====== MATERIAL
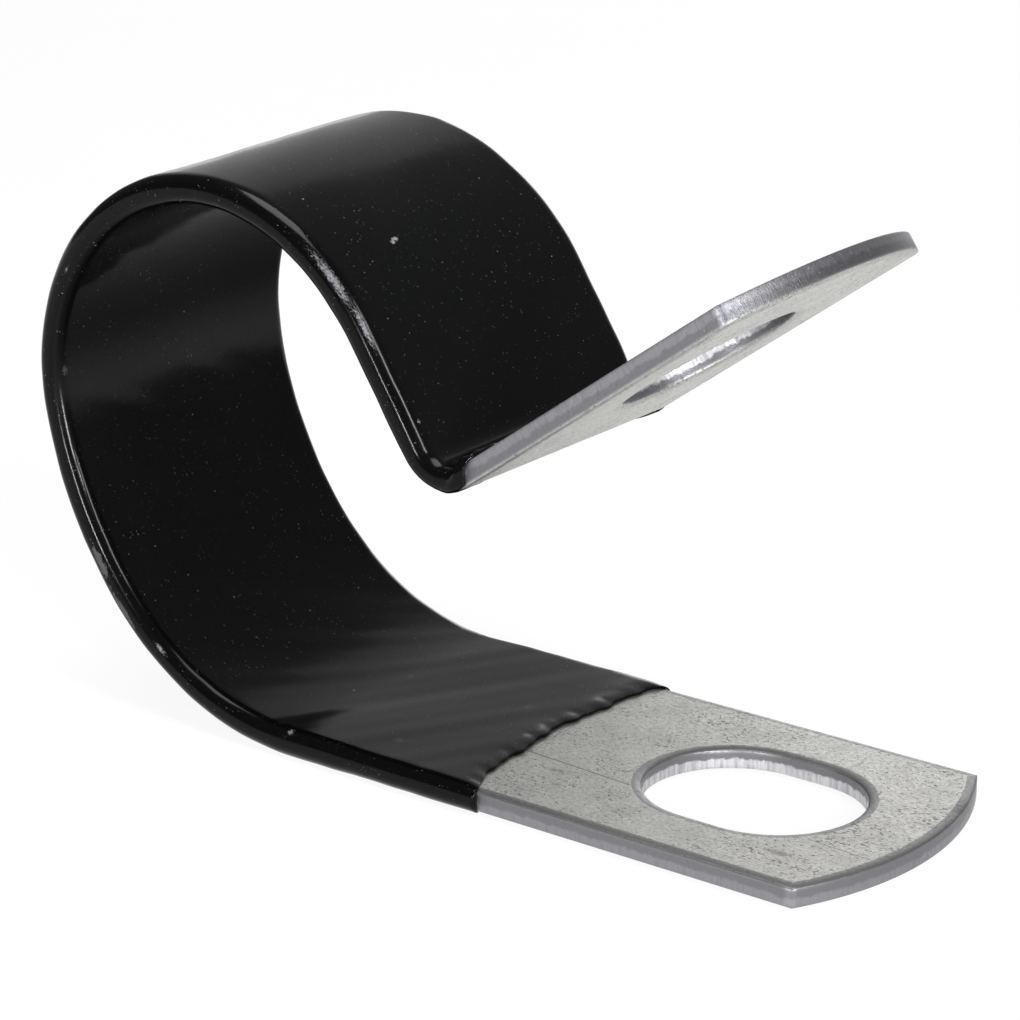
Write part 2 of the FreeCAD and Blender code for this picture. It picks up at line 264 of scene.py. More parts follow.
def openingOutline(tab, angles, inset):
    # where rays from the opening's middle meet its edge, set outwards into the face: the sides'
    # straight lines where they are nearer than the half rounds' run, and else the half rounds
    nearlyLevel = 1e-9  # the least rise of a ray, so that a level one divides by something
    radius, halfRun = tab["radius"] + inset, tab["halfRun"]
    flat = radius / np.maximum(np.abs(np.sin(angles)), nearlyLevel)
    half = np.sqrt(radius ** 2 - (halfRun * np.sin(angles)) ** 2)
    reach = halfRun * np.abs(np.cos(angles)) + half
    reach = np.where(np.abs(flat * np.cos(angles)) <= halfRun, flat, reach)
    return np.stack([tab["middle"] + reach * np.cos(angles), reach * np.sin(angles)], axis=-1)


def layTab(tab, fromUpperTip):
    # a ring of rows that starts at the opening's rim, crosses the inner face, goes over the outer
    # rim, comes back along the outer face and climbs the opening's wall. Rows on the faces are
    # evenly mixed from the opening's outline and the tab's. The rim is left out along the seam.
    inset, off, roll, wall = rimProfile()
    edge = tabOutline(tab, 0.0)
    angles = np.arctan2(edge[:, 1], edge[:, 0] - tab["middle"])
    outer = np.array([tabOutline(tab, i) for i in inset])
    hole = np.array([openingOutline(tab, angles, i) for i in inset])
    share = np.linspace(0, 1, strap["faceSteps"] + 1)[1:-1, None, None]
    inner = hole[0] + (outer[0] - hole[0]) * share
    under = outer[-1] + (hole[-1] - outer[-1]) * share
    plan = np.concatenate([hole[:1], inner, outer, under, hole[::-1]])
    plan = np.concatenate([plan, plan[:, :1]], axis=1)
    flat = np.zeros(len(share))
    heights = np.concatenate([off[:1], flat + off[0], off, flat + off[-1], off[::-1]])
    rolls = np.concatenate([roll[:1], flat, roll, flat, roll[::-1]])
    walls = np.concatenate([wall[:1], flat, wall, flat, wall[::-1]])
    opening = np.concatenate([[1.0], flat, 0 * roll, flat, 0 * roll + 1.0])
    rows, columns = plan.shape[:2]
    places = np.dstack([plan, np.broadcast_to(heights[:, None], (rows, columns))])
    places[..., 0] = upperTip - places[..., 0] if fromUpperTip else places[..., 0]
    rims = np.stack([rolls, walls, opening], axis=-1)[:, None, :] * np.ones((1, columns, 1))
    quads = gridQuads(rows, columns)
    seamStart = len(edge) - (strap["seamSteps"] - 2) - 1
    rimStart = strap["faceSteps"]
    keep = np.ones(quads.shape[:2], bool)
    keep[rimStart:rimStart + len(inset) - 1, seamStart:] = False
    return places.reshape(-1, 3), quads[keep].reshape(-1, 4), rims.reshape(-1, 3)


def layBand():
    # the stretch between the two tabs: one closed section, swept over even stations from the lower
    # seam to the upper one
    inset, off, roll, wall = rimProfile()
    wide = clip["halfWidth"] - inset
    seam = np.linspace(1, -1, strap["seamSteps"])
    flat = 0 * seam
    across = np.concatenate([wide[0] * seam, -wide[1:-1], -wide[-1] * seam, wide[-2:0:-1], wide[:1]])
    height = np.concatenate([flat + off[0], off[1:-1], flat + off[-1], off[-2:0:-1], off[:1]])
    rolls = np.concatenate([flat, roll[1:-1], flat, roll[-2:0:-1], roll[:1]])
    walls = np.concatenate([flat, wall[1:-1], flat, wall[-2:0:-1], wall[:1]])
    stations = np.linspace(strap["lower"]["seam"], upperTip - strap["upper"]["seam"], strap["bandSteps"])
    shape = (len(stations), len(across))
    station = np.broadcast_to(stations[:, None], shape)
    places = np.stack([station, np.broadcast_to(across, shape), np.broadcast_to(height, shape)], axis=-1)
    rims = np.broadcast_to(np.stack([rolls, walls, 0 * walls], axis=-1), shape + (3,))
    return places.reshape(-1, 3), gridQuads(*shape).reshape(-1, 4), rims.reshape(-1, 3)


def makeStrap():
    # the two tabs and the band between them in one mesh: each part's quads count on from the points
    # of the parts before it, and the points along both seams are merged
    parts = [layTab(strap["lower"], False), layBand(), layTab(strap["upper"], True)]
    starts = startsOf([len(places) for places, quads, rims in parts])
    places = np.concatenate([part[0] for part in parts])
    quads = np.concatenate([part[1] + int(start) for part, start in zip(parts, starts)])
    rims = np.concatenate([part[2] for part in parts])
    piece = buildPiece("steel_strap_skin", places, quads, rims)
    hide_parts("steel_strap")
    return piece


# The vinyl coat on the strap. A wave is (height, turns per mm along, turns per mm across, start).
# The swell's parts are: a bead before the upper end, a thin stretch on the inner face through the
# crease, and at the lower edge a feathered end and pinches; each has a size and a reach.
coat = {
    "lowerEnd": 23.55,
    "skew": 0.45,  # how much later the lower end comes at the far side
    "sag": 1.4,  # how far the lower end draws back at mid-width
    "upperEnd": -0.6,  # from the end of the crease, on the inner face
    "upperTail": 1.9,  # how much further the upper end comes on the outer face
    "upperSag": 0.9,
    "sagPower": 2.2,
    "tailPower": 1.5,
    "upperRagged": 0.6,  # the upper end's share of the scallops
    "outerCorner": 0.78,
    "innerCorner": 0.70,
    "bulge": 0.1,  # of the short sides
    "sideBand": 0.9,  # how near the short sides a point swells with them
    "bead": {"size": 0.14, "before": 0.5, "reach": 0.45, "sideways": 0.5},
    "creaseThin": {"size": 0.17, "before": 1.0, "run": 2.5},
    "feather": {"size": 0.11, "reach": 0.5},
    "pinch": {"size": 0.015, "past": 0.4, "reach": 0.4, "above": 0.45},
    "swellSideways": 0.4,  # the short sides' share of the swell
    "insidePower": 3,  # how soon a point off the mid-plane counts as the inner face
    "steelOverlap": 0.01,  # how deep the coat's inner skin lies in the steel
    "steelCorner": 0.12,
    "alongSteps": 340,
    "gathered": 0.78,  # how much closer the rows stand at both ends
    "innerEvery": 4,  # the inner skin has one row for so many of the outer one's
    "lipSteps": 6,
    "flatSteps": 78,
    "sideSteps": 7,
    "cornerSteps": 9,
    "waves": [(0.020, 0.05, 0.07, 0.3), (0.014, 0.13, 0.06, 1.9), (0.008, 0.27, 0.14, 4.1),
              (0.004, 0.46, 0.25, 2.2)],
    "scallops": [(0.13, 0.0, 0.14, 1.2), (0.07, 0.0, 0.37, 0.2), (0.045, 0.0, 0.71, 2.5)],
    "pinches": [(1, 0, 0.43, 0.4), (0.7, 0, 0.71, 2.0)],
}
coatWide = clip["halfWidth"] + clip["coat"]
coatTall = clip["halfThick"] + clip["coat"]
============
→ **WORK INSTRUCTIONS**: Write out, unaltered, the lines from the opening of the listing through the line that includes "reach * np.sin(angles)], axis=-1)".

→ **FINISHED ANSWER**:
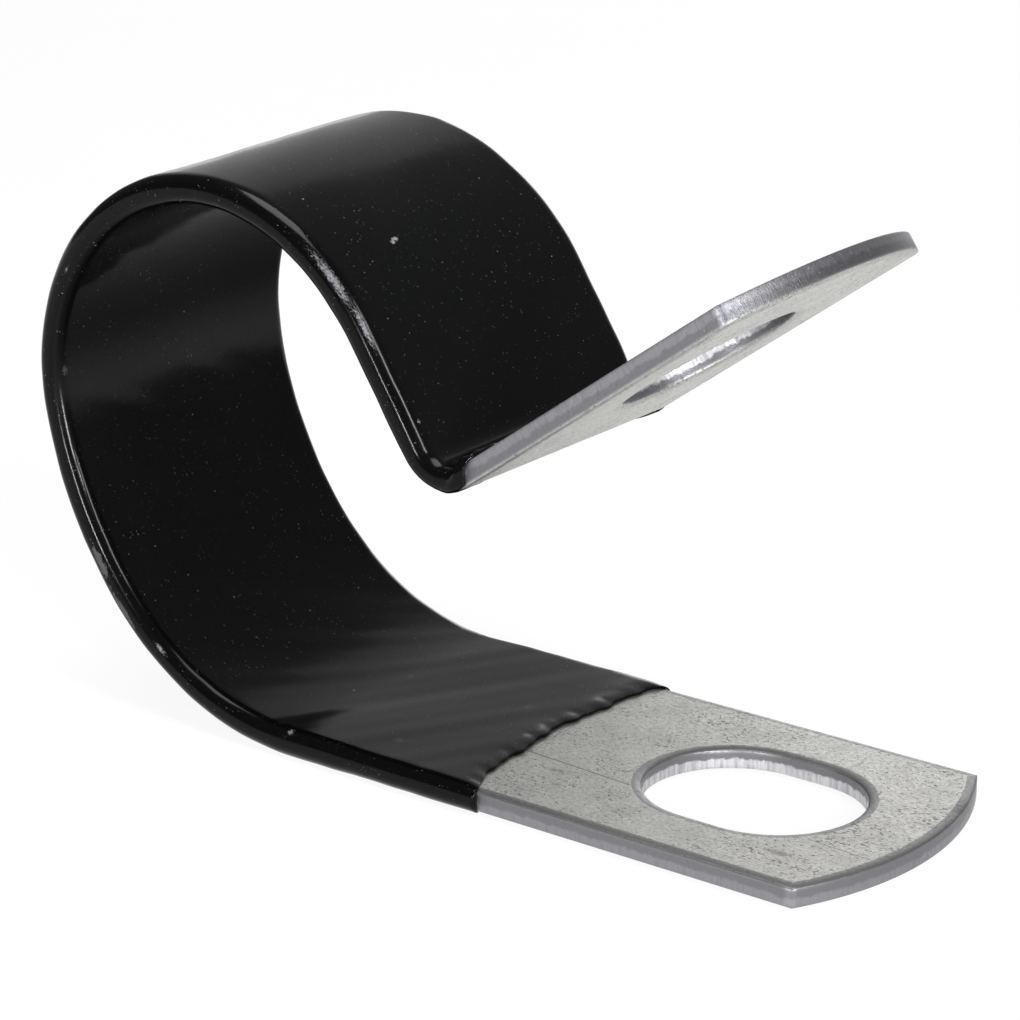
Write part 2 of the FreeCAD and Blender code for this picture. It picks up at line 264 of scene.py. More parts follow.
def openingOutline(tab, angles, inset):
    # where rays from the opening's middle meet its edge, set outwards into the face: the sides'
    # straight lines where they are nearer than the half rounds' run, and else the half rounds
    nearlyLevel = 1e-9  # the least rise of a ray, so that a level one divides by something
    radius, halfRun = tab["radius"] + inset, tab["halfRun"]
    flat = radius / np.maximum(np.abs(np.sin(angles)), nearlyLevel)
    half = np.sqrt(radius ** 2 - (halfRun * np.sin(angles)) ** 2)
    reach = halfRun * np.abs(np.cos(angles)) + half
    reach = np.where(np.abs(flat * np.cos(angles)) <= halfRun, flat, reach)
    return np.stack([tab["middle"] + reach * np.cos(angles), reach * np.sin(angles)], axis=-1)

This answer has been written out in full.